Modeling code records
::::::::::
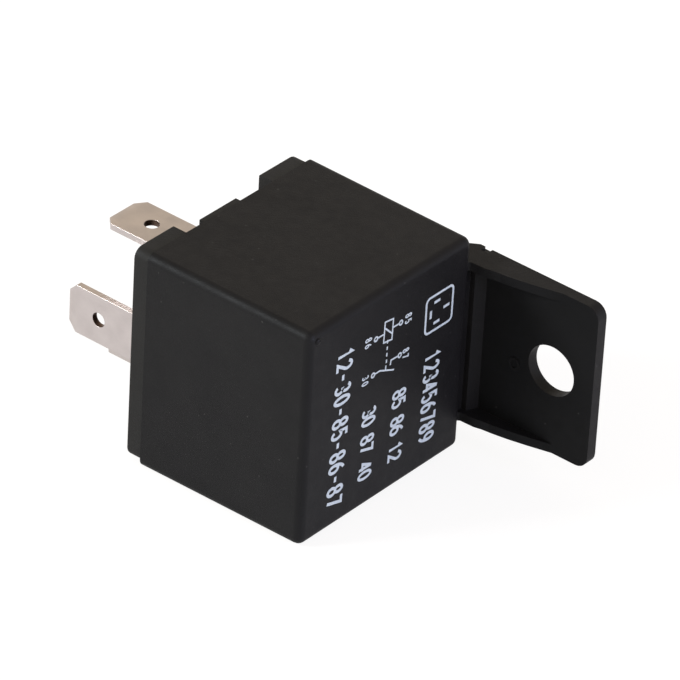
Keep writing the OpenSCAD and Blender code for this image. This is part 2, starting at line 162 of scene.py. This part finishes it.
def stroke(bm, sheet, points, width, height):
    """A pen line of constant width along the points, standing height proud of the sheet."""
    sink = 0.01             # its underside, just below the sheet
    points = [Vector(p) for p in points]
    closed = (points[0] - points[-1]).length < 1e-6
    if closed:
        points.pop()
    count = len(points)
    rails = []
    for i, point in enumerate(points):
        before = points[i - 1] if i or closed else None
        after = points[(i + 1) % count] if i < count - 1 or closed else None
        ways = [(b - a).normalized() for a, b in ((before, point), (point, after)) if a and b]
        along = sum(ways, Vector((0, 0))).normalized()
        miter = min(1 / max(along.dot(ways[0]), 0.1), 2.0)
        side = Vector((-along.y, along.x)) * width / 2 * miter
        rails.append([bm.verts.new(sheet.at(point + s * side, lift))
                      for s, lift in ((1, height), (-1, height), (-1, -sink), (1, -sink))])
    for i in range(count if closed else count - 1):
        here, there = rails[i], rails[(i + 1) % count]
        for k in range(4):
            bm.faces.new((here[k], here[(k + 1) % 4], there[(k + 1) % 4], there[k]))
    if not closed:
        bm.faces.new(rails[0])
        bm.faces.new(reversed(rails[-1]))


def draw(bm, sheet, lines, width, height):
    """Lines of one drawing. Each lies a hair above the last, so that crossings stay clean."""
    hair = 0.002
    for i, line in enumerate(lines):
        stroke(bm, sheet, line, width, height + i * hair)


# Plain digits, one unit high and 0.56 wide, as pen lines
DIGITS = {
    "0": [arc((0.28, 0.5), 0.28, 0.5, 0, 360, 24)],
    "1": [[(0.08, 0.78), (0.3, 1), (0.3, 0)]],
    "2": [arc((0.28, 0.72), 0.28, 0.28, 165, -35) + [(0, 0), (0.56, 0)]],
    "3": [arc((0.27, 0.74), 0.25, 0.26, 150, -90) + arc((0.27, 0.25), 0.29, 0.25, 90, -150)],
    "4": [[(0.42, 0), (0.42, 1)], [(0.42, 1), (0, 0.28), (0.58, 0.28)]],
    "5": [[(0.52, 1), (0.08, 1), (0.04, 0.56)] + arc((0.27, 0.32), 0.29, 0.32, 120, -150)],
    "6": [arc((0.28, 0.3), 0.28, 0.3, 0, 360, 20), arc((0.56, 0.3), 0.56, 0.7, 180, 100)],
    "7": [[(0, 1), (0.56, 1), (0.2, 0)]],
    "8": [arc((0.28, 0.75), 0.24, 0.25, 0, 360, 20), arc((0.28, 0.26), 0.28, 0.26, 0, 360, 20)],
    "9": [arc((0.28, 0.7), 0.28, 0.3, 0, 360, 20), arc((0, 0.7), 0.56, 0.7, 0, -80)],
    "-": [[(0.06, 0.46), (0.5, 0.46)]],
}


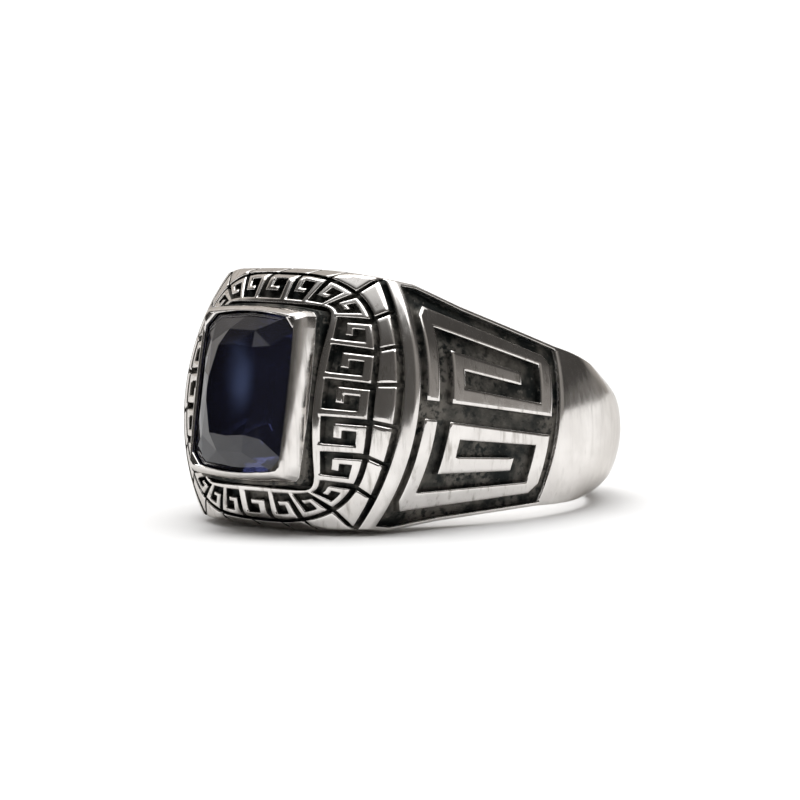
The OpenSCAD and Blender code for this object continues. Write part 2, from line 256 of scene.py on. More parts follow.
def shank_reach(angle, z):
    """How far the shank reaches from the hole's middle. Its face is domed across at the back, and the
    broad shoulders pass into that little by little. Wear has rounded its edges."""
    broad = math.sqrt(shank_r ** 2 - z * z)
    domed = shank_r - shank_dome_r + math.sqrt(shank_dome_r ** 2 - z * z)
    d = -domed * math.sin(angle)
    past = min(angle / dome_angle, 1)
    worn = max(abs(z) / half_width(d) - worn_from, 0) / (1 - worn_from)
    worn_off = edge_wear * worn ** 2 * min(-d / wear_full_d, 1)
    return mix(broad, domed - shy, past * past * (3 - 2 * past)) - worn_off


def side_x(d, z, depth=0.0):
    """How far out the shank and the flat shoulder lie."""
    r = shank_r - depth
    flat = (math.sqrt(r * r - z * z) - d * math.sin(lean)) / math.cos(lean)
    if d * math.cos(lean) > flat * math.sin(lean):
        return flat
    if d >= 0:
        return math.sqrt(max(r * r - z * z - d * d, 0))
    angle = 0
    for _ in range(6):
        angle = math.asin(-d / shank_reach(angle, z))
    return shank_reach(angle, z) * math.cos(angle)


def edge_x(z):
    """Where a shoulder meets the dome."""
    x = rail_x
    for _ in range(5):
        x = side_x(dome_d(x, z), z)
    return x


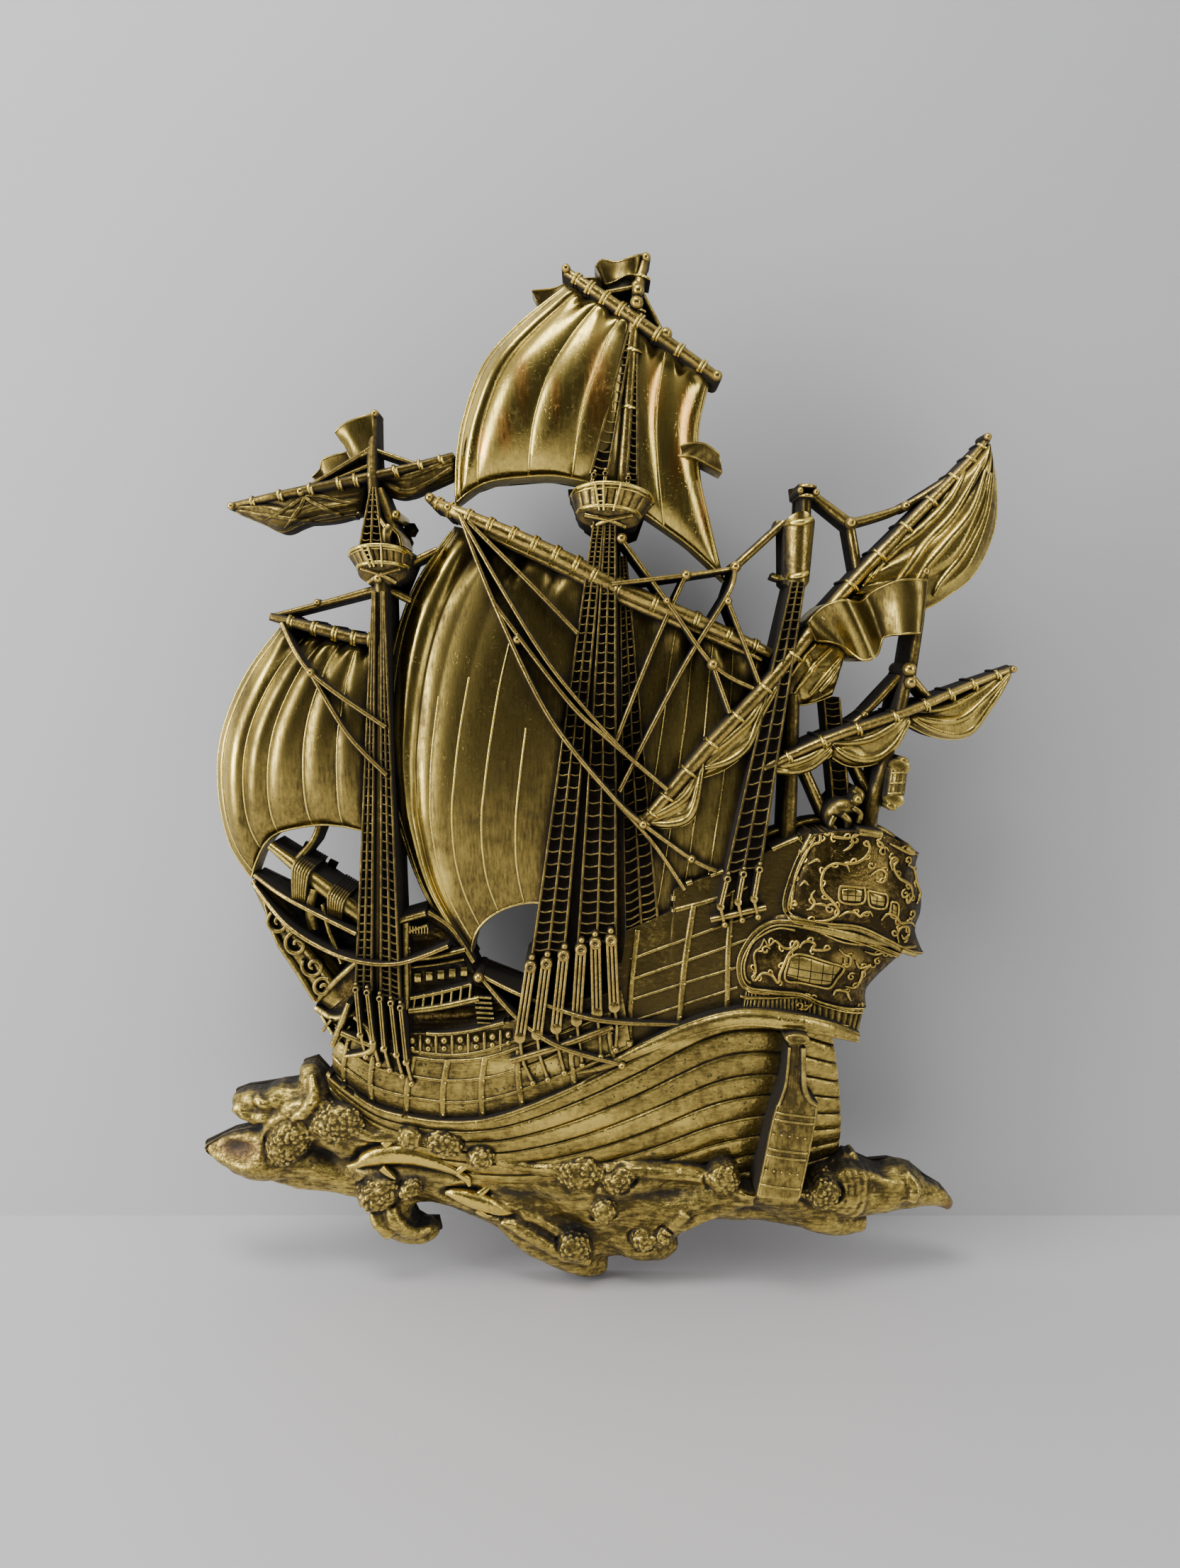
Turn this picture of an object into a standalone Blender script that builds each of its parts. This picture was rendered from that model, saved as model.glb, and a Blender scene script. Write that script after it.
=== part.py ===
"""Wall plaque: a moulded galleon under sail over rolling waves, cast in one piece.

All sizes are in millimetres and are turned into metres where the meshes are made.
A place on the plaque is (x, z): x to the right, z up, both from the hanger pad.
A depth is how far a surface stands in front of the flat back.
"""

import math

import bmesh
import bpy
from mathutils import Vector
from mathutils.bvhtree import BVHTree

MM = 0.001

# Driving depths, in front of the flat back
BEHIND = -6.0
EDGE = 15.0
ROPE_LIFT = 3.0
SEA_CREST = 40.0

# Driving widths of what repeats
ROPE = 3.2
SHROUD = 2.6
YARD = 9.0

# What the fused mesh keeps
KEPT_SHARE = 0.5

# Back and hanger pad
BACK_SIZE = 800.0
BACK_CENTRE = (-10.0, -190.0)

gold = (0.42, 0.30, 0.09, 1.0)


def clear_scene():
    for thing in list(bpy.data.objects):
        bpy.data.objects.remove(thing, do_unlink=True)


def along(points, t):
    """The place at share t of a smooth line through a few measured points."""
    last = len(points) - 1
    if last == 0:
        return tuple(points[0])
    leg = min(int(t * last), last - 1)
    s = t * last - leg
    before = points[max(leg - 1, 0)]
    start = points[leg]
    end = points[leg + 1]
    after = points[min(leg + 2, last)]
    place = []
    for a, b, c, d in zip(before, start, end, after):
        bend = (2.0 * a - 5.0 * b + 4.0 * c - d) * s * s + (3.0 * b - a - 3.0 * c + d) * s ** 3
        place.append(0.5 * (2.0 * b + (c - a) * s + bend))
    return tuple(place)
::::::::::
> **AIM**:
Return all of the above records exactly, leaving no line out.

> **EXPECTED ANSWER**:
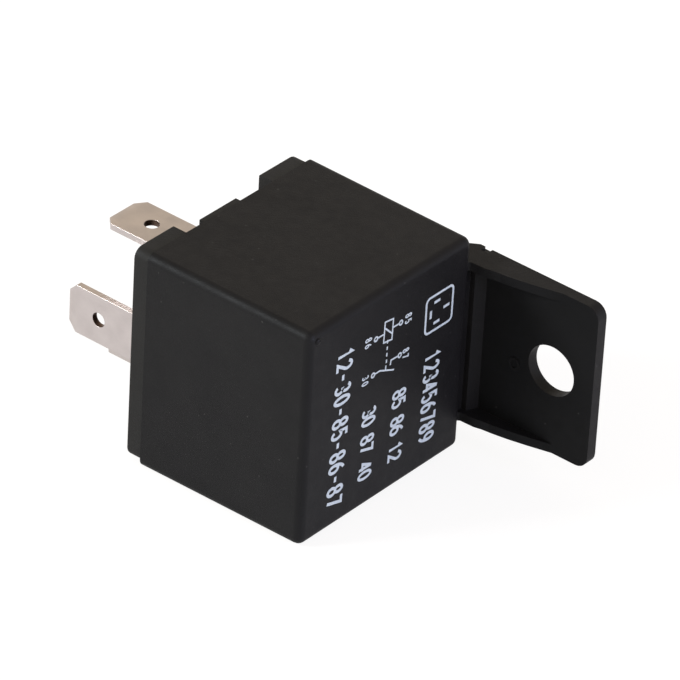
Keep writing the OpenSCAD and Blender code for this image. This is part 2, starting at line 162 of scene.py. This part finishes it.
def stroke(bm, sheet, points, width, height):
    """A pen line of constant width along the points, standing height proud of the sheet."""
    sink = 0.01             # its underside, just below the sheet
    points = [Vector(p) for p in points]
    closed = (points[0] - points[-1]).length < 1e-6
    if closed:
        points.pop()
    count = len(points)
    rails = []
    for i, point in enumerate(points):
        before = points[i - 1] if i or closed else None
        after = points[(i + 1) % count] if i < count - 1 or closed else None
        ways = [(b - a).normalized() for a, b in ((before, point), (point, after)) if a and b]
        along = sum(ways, Vector((0, 0))).normalized()
        miter = min(1 / max(along.dot(ways[0]), 0.1), 2.0)
        side = Vector((-along.y, along.x)) * width / 2 * miter
        rails.append([bm.verts.new(sheet.at(point + s * side, lift))
                      for s, lift in ((1, height), (-1, height), (-1, -sink), (1, -sink))])
    for i in range(count if closed else count - 1):
        here, there = rails[i], rails[(i + 1) % count]
        for k in range(4):
            bm.faces.new((here[k], here[(k + 1) % 4], there[(k + 1) % 4], there[k]))
    if not closed:
        bm.faces.new(rails[0])
        bm.faces.new(reversed(rails[-1]))


def draw(bm, sheet, lines, width, height):
    """Lines of one drawing. Each lies a hair above the last, so that crossings stay clean."""
    hair = 0.002
    for i, line in enumerate(lines):
        stroke(bm, sheet, line, width, height + i * hair)


# Plain digits, one unit high and 0.56 wide, as pen lines
DIGITS = {
    "0": [arc((0.28, 0.5), 0.28, 0.5, 0, 360, 24)],
    "1": [[(0.08, 0.78), (0.3, 1), (0.3, 0)]],
    "2": [arc((0.28, 0.72), 0.28, 0.28, 165, -35) + [(0, 0), (0.56, 0)]],
    "3": [arc((0.27, 0.74), 0.25, 0.26, 150, -90) + arc((0.27, 0.25), 0.29, 0.25, 90, -150)],
    "4": [[(0.42, 0), (0.42, 1)], [(0.42, 1), (0, 0.28), (0.58, 0.28)]],
    "5": [[(0.52, 1), (0.08, 1), (0.04, 0.56)] + arc((0.27, 0.32), 0.29, 0.32, 120, -150)],
    "6": [arc((0.28, 0.3), 0.28, 0.3, 0, 360, 20), arc((0.56, 0.3), 0.56, 0.7, 180, 100)],
    "7": [[(0, 1), (0.56, 1), (0.2, 0)]],
    "8": [arc((0.28, 0.75), 0.24, 0.25, 0, 360, 20), arc((0.28, 0.26), 0.28, 0.26, 0, 360, 20)],
    "9": [arc((0.28, 0.7), 0.28, 0.3, 0, 360, 20), arc((0, 0.7), 0.56, 0.7, 0, -80)],
    "-": [[(0.06, 0.46), (0.5, 0.46)]],
}


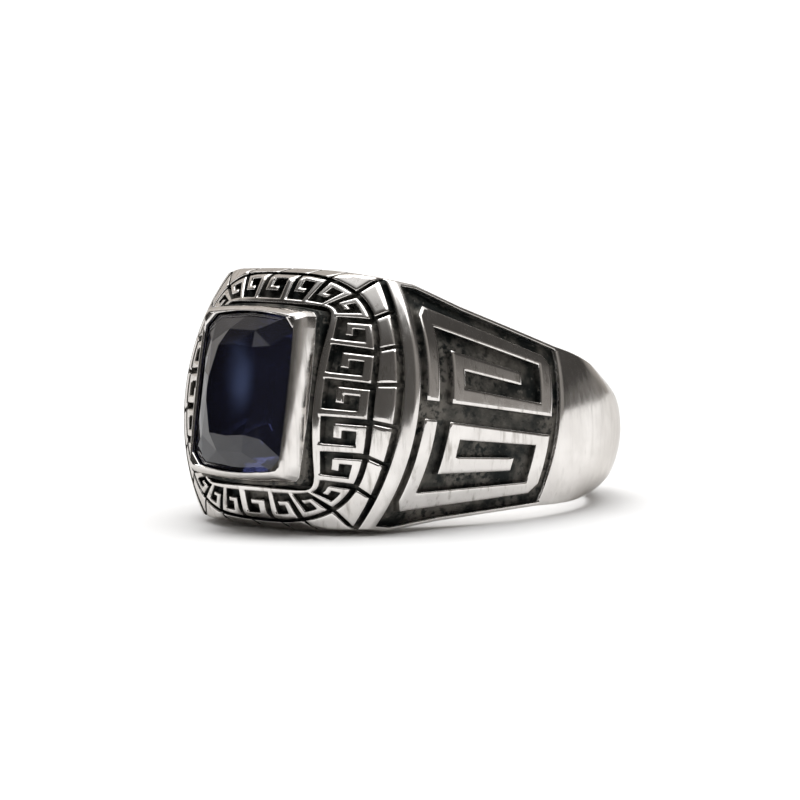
The OpenSCAD and Blender code for this object continues. Write part 2, from line 256 of scene.py on. More parts follow.
def shank_reach(angle, z):
    """How far the shank reaches from the hole's middle. Its face is domed across at the back, and the
    broad shoulders pass into that little by little. Wear has rounded its edges."""
    broad = math.sqrt(shank_r ** 2 - z * z)
    domed = shank_r - shank_dome_r + math.sqrt(shank_dome_r ** 2 - z * z)
    d = -domed * math.sin(angle)
    past = min(angle / dome_angle, 1)
    worn = max(abs(z) / half_width(d) - worn_from, 0) / (1 - worn_from)
    worn_off = edge_wear * worn ** 2 * min(-d / wear_full_d, 1)
    return mix(broad, domed - shy, past * past * (3 - 2 * past)) - worn_off


def side_x(d, z, depth=0.0):
    """How far out the shank and the flat shoulder lie."""
    r = shank_r - depth
    flat = (math.sqrt(r * r - z * z) - d * math.sin(lean)) / math.cos(lean)
    if d * math.cos(lean) > flat * math.sin(lean):
        return flat
    if d >= 0:
        return math.sqrt(max(r * r - z * z - d * d, 0))
    angle = 0
    for _ in range(6):
        angle = math.asin(-d / shank_reach(angle, z))
    return shank_reach(angle, z) * math.cos(angle)


def edge_x(z):
    """Where a shoulder meets the dome."""
    x = rail_x
    for _ in range(5):
        x = side_x(dome_d(x, z), z)
    return x


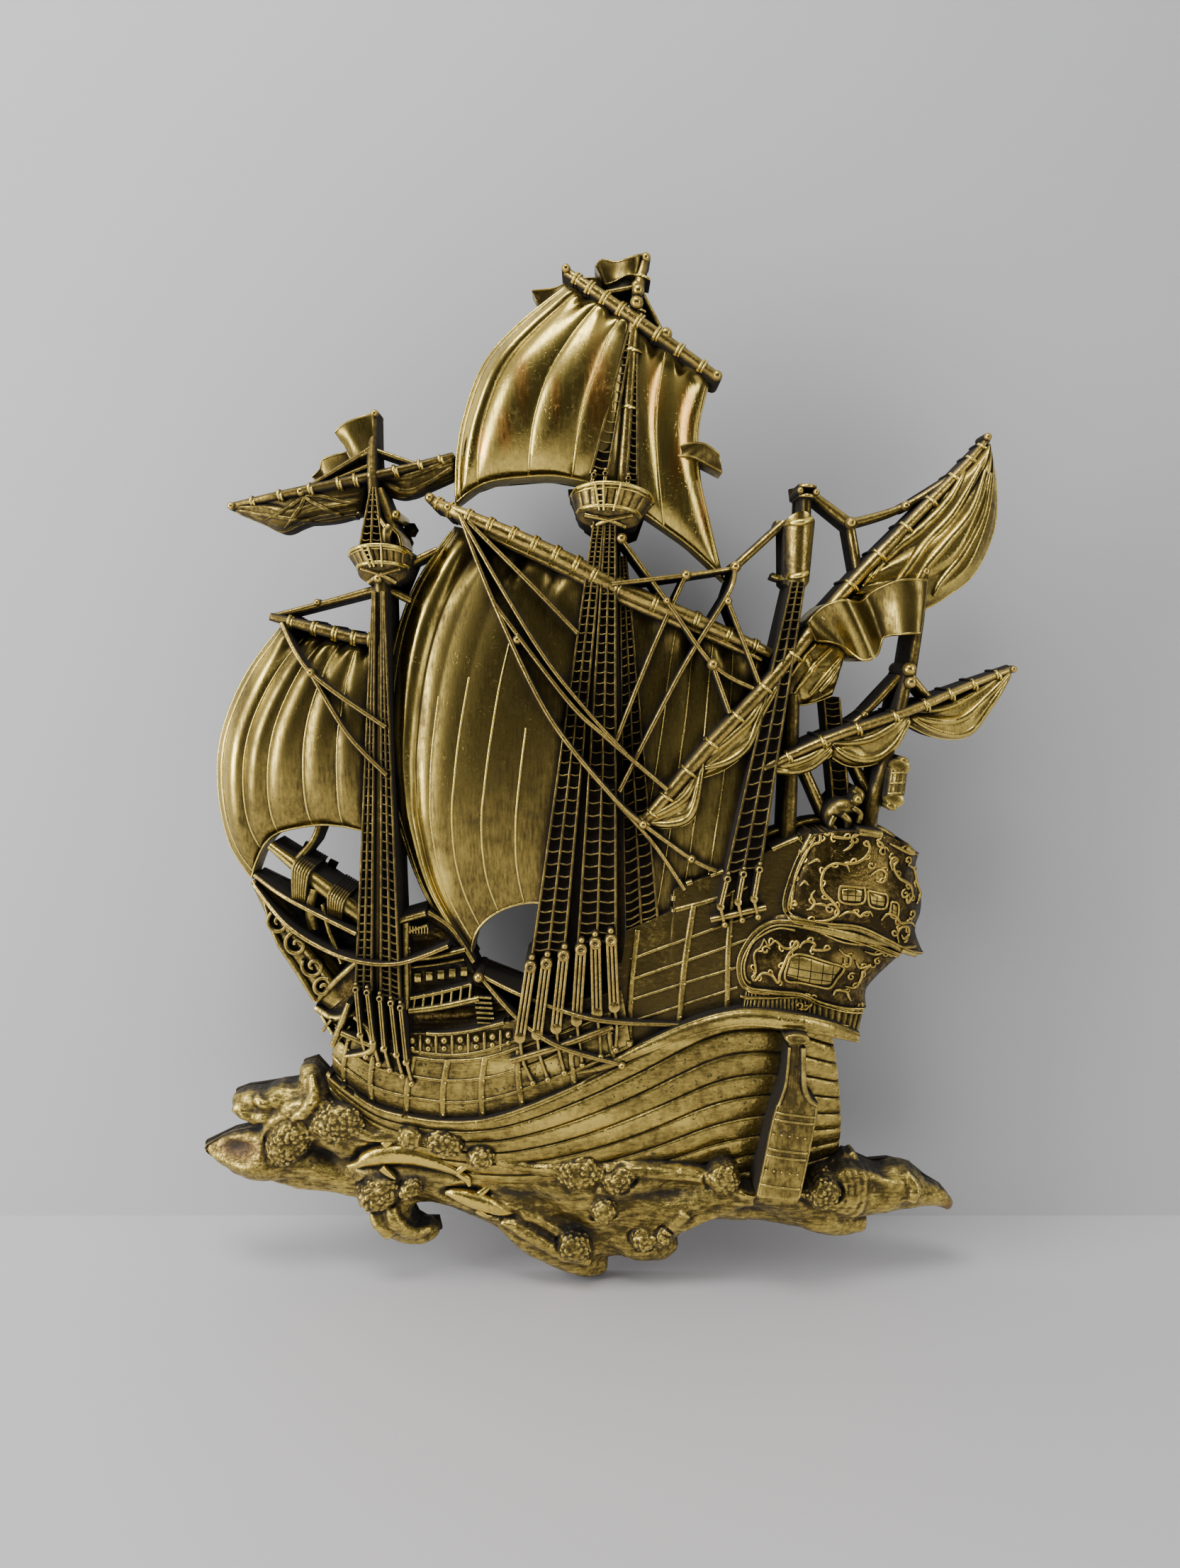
Turn this picture of an object into a standalone Blender script that builds each of its parts. This picture was rendered from that model, saved as model.glb, and a Blender scene script. Write that script after it.
=== part.py ===
"""Wall plaque: a moulded galleon under sail over rolling waves, cast in one piece.

All sizes are in millimetres and are turned into metres where the meshes are made.
A place on the plaque is (x, z): x to the right, z up, both from the hanger pad.
A depth is how far a surface stands in front of the flat back.
"""

import math

import bmesh
import bpy
from mathutils import Vector
from mathutils.bvhtree import BVHTree

MM = 0.001

# Driving depths, in front of the flat back
BEHIND = -6.0
EDGE = 15.0
ROPE_LIFT = 3.0
SEA_CREST = 40.0

# Driving widths of what repeats
ROPE = 3.2
SHROUD = 2.6
YARD = 9.0

# What the fused mesh keeps
KEPT_SHARE = 0.5

# Back and hanger pad
BACK_SIZE = 800.0
BACK_CENTRE = (-10.0, -190.0)

gold = (0.42, 0.30, 0.09, 1.0)


def clear_scene():
    for thing in list(bpy.data.objects):
        bpy.data.objects.remove(thing, do_unlink=True)


def along(points, t):
    """The place at share t of a smooth line through a few measured points."""
    last = len(points) - 1
    if last == 0:
        return tuple(points[0])
    leg = min(int(t * last), last - 1)
    s = t * last - leg
    before = points[max(leg - 1, 0)]
    start = points[leg]
    end = points[leg + 1]
    after = points[min(leg + 2, last)]
    place = []
    for a, b, c, d in zip(before, start, end, after):
        bend = (2.0 * a - 5.0 * b + 4.0 * c - d) * s * s + (3.0 * b - a - 3.0 * c + d) * s ** 3
        place.append(0.5 * (2.0 * b + (c - a) * s + bend))
    return tuple(place)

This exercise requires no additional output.